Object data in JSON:
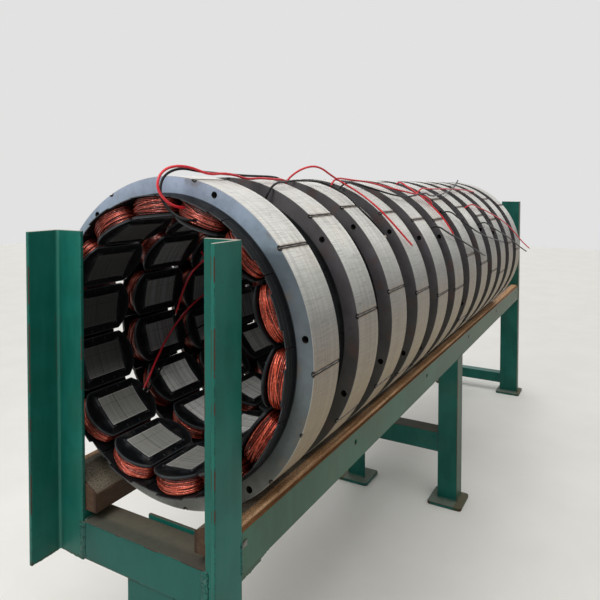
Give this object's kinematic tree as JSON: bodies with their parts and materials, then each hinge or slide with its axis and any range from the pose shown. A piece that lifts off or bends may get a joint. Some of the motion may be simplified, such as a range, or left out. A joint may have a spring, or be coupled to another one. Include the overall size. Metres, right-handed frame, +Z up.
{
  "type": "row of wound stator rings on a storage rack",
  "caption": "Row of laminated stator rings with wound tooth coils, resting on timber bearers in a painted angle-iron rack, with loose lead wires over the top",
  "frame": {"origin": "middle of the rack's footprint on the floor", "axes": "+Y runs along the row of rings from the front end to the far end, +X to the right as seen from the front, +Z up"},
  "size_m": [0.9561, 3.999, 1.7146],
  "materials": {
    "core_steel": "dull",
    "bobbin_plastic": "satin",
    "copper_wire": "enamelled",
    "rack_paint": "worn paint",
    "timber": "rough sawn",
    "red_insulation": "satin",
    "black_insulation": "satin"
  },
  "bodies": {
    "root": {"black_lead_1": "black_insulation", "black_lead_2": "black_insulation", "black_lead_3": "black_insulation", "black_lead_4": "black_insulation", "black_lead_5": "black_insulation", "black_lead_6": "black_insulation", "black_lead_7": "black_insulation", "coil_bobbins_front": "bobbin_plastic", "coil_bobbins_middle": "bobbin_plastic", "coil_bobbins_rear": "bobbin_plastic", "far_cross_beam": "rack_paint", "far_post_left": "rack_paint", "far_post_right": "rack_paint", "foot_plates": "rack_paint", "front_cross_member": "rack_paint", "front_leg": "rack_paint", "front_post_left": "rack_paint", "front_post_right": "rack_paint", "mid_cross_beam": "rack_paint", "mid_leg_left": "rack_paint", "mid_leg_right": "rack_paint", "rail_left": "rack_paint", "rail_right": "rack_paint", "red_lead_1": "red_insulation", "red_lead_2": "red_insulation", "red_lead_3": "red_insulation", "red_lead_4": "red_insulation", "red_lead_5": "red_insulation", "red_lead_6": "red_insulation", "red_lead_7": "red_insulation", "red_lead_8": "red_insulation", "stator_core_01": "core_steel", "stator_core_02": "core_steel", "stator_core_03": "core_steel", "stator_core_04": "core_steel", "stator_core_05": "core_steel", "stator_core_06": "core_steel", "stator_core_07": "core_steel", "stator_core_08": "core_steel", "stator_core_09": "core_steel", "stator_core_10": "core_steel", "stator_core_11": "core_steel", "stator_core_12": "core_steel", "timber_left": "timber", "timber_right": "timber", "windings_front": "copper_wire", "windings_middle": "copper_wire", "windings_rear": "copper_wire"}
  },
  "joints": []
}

==

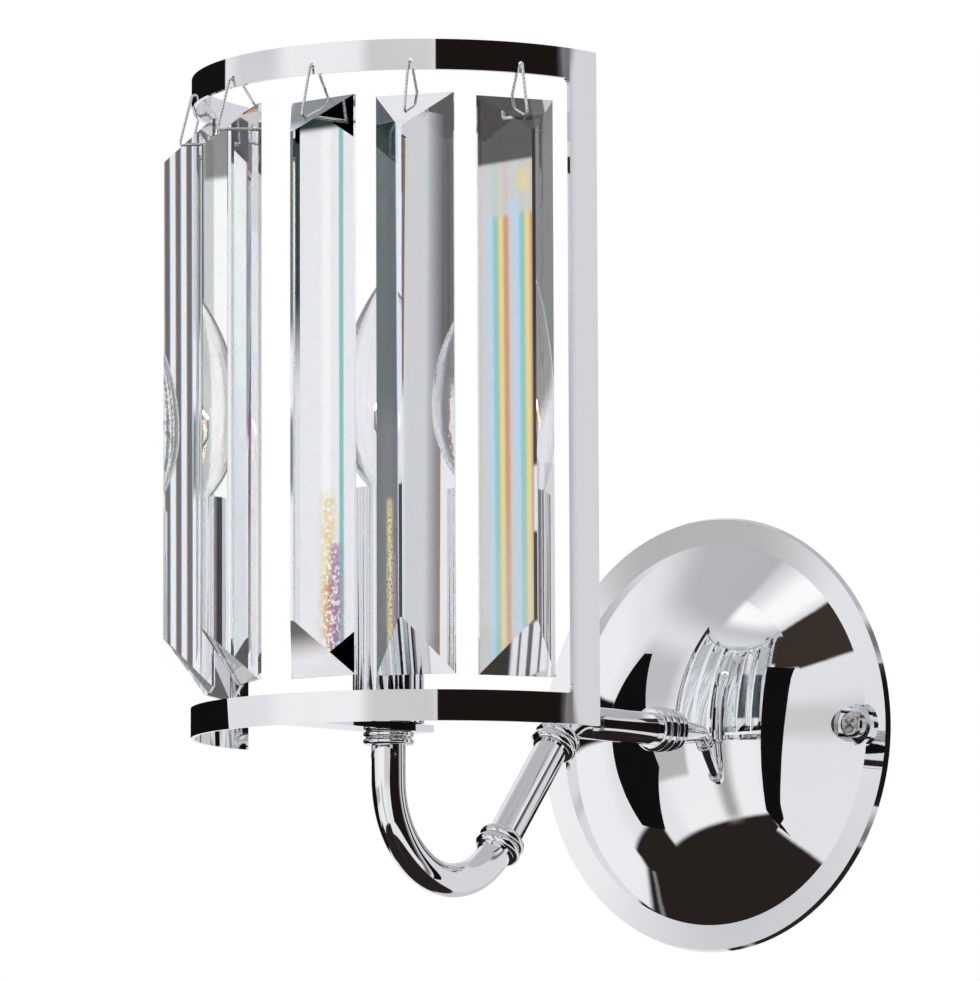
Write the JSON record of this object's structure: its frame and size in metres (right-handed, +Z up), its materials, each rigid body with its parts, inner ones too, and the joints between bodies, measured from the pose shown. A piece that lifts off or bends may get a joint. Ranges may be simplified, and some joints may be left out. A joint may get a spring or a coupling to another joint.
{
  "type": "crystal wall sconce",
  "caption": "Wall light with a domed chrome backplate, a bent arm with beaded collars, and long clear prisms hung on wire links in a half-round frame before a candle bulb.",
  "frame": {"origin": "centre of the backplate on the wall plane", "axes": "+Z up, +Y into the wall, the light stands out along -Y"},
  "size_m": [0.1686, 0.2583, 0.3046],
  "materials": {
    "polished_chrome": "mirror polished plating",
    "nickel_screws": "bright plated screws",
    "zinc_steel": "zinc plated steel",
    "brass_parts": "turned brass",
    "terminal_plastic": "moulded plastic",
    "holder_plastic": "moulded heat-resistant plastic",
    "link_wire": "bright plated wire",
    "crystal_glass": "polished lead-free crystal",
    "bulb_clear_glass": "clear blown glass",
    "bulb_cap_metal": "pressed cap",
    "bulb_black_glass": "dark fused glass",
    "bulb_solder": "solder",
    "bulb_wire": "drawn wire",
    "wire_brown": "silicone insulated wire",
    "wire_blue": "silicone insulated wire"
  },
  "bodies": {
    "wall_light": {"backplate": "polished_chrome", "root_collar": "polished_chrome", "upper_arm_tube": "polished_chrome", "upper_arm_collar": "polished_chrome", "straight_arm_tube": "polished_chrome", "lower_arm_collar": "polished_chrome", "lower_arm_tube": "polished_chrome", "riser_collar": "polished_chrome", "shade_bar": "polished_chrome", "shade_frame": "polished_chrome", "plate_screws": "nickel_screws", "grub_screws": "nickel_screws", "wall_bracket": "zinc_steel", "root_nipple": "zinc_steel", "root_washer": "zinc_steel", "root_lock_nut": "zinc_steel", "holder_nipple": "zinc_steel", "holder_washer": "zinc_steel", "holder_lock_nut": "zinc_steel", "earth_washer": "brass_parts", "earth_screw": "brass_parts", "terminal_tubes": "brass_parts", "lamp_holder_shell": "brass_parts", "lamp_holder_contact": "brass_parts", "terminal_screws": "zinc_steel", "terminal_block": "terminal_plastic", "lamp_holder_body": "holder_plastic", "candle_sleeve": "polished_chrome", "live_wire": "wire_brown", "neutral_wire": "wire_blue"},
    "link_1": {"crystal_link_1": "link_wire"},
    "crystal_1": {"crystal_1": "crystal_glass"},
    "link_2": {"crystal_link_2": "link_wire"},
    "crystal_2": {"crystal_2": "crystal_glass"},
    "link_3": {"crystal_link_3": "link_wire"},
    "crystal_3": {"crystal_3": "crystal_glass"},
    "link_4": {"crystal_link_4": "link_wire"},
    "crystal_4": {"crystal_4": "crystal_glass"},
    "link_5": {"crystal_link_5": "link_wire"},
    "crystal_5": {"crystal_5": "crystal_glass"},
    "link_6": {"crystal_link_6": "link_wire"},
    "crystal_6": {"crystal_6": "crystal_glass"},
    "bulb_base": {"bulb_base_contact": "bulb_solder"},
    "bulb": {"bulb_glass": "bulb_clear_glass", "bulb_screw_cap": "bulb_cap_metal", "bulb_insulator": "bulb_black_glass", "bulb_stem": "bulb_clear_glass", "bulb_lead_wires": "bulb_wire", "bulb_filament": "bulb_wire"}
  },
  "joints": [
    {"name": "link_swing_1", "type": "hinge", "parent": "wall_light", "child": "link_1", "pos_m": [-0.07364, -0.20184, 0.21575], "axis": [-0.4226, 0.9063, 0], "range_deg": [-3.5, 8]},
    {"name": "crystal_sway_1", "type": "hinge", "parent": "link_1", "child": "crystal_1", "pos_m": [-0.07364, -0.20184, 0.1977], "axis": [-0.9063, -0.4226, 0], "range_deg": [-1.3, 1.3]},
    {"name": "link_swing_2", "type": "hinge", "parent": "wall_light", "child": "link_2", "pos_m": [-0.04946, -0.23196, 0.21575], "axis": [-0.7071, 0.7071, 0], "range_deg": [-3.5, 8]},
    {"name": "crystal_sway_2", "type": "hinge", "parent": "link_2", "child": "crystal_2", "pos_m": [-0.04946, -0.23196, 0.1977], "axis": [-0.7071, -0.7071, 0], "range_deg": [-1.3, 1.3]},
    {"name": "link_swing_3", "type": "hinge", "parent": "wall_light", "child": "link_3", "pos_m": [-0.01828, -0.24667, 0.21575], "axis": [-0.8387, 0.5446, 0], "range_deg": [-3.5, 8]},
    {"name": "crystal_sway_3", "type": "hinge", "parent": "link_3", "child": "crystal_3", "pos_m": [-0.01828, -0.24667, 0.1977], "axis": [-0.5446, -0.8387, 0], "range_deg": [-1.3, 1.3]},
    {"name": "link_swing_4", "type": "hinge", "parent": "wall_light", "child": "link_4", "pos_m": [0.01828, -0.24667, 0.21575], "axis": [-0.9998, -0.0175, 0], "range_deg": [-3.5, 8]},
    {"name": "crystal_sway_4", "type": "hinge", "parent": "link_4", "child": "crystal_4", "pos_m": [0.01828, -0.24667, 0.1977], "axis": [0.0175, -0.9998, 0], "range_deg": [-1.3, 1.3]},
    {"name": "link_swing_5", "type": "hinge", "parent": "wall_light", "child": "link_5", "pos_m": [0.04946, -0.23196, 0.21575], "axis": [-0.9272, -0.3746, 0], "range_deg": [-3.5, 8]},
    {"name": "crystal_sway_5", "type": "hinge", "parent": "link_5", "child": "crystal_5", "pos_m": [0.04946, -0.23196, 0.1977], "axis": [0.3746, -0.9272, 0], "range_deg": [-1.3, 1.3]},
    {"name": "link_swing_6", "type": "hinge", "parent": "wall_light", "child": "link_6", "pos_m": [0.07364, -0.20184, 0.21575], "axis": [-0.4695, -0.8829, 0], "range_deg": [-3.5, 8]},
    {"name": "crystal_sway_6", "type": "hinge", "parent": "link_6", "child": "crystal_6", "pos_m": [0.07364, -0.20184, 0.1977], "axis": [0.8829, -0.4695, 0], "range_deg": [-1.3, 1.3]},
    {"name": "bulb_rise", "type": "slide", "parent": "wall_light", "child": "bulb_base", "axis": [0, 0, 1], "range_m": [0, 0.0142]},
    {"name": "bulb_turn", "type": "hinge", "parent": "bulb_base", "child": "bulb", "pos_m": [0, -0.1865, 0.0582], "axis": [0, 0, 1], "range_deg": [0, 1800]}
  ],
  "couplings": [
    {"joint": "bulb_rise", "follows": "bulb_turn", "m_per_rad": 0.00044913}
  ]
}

* _Do this_
Locate the word "that" in the entries, and copy every line where it is found.

* _Exercise solution_
Give this object's kinematic tree as JSON: bodies with their parts and materials, then each hinge or slide with its axis and any range from the pose shown. A piece that lifts off or bends may get a joint. Some of the motion may be simplified, such as a range, or left out. A joint may have a spring, or be coupled to another one. Include the overall size. Metres, right-handed frame, +Z up.
Write the JSON record of this object's structure: its frame and size in metres (right-handed, +Z up), its materials, each rigid body with its parts, inner ones too, and the joints between bodies, measured from the pose shown. A piece that lifts off or bends may get a joint. Ranges may be simplified, and some joints may be left out. A joint may get a spring or a coupling to another joint.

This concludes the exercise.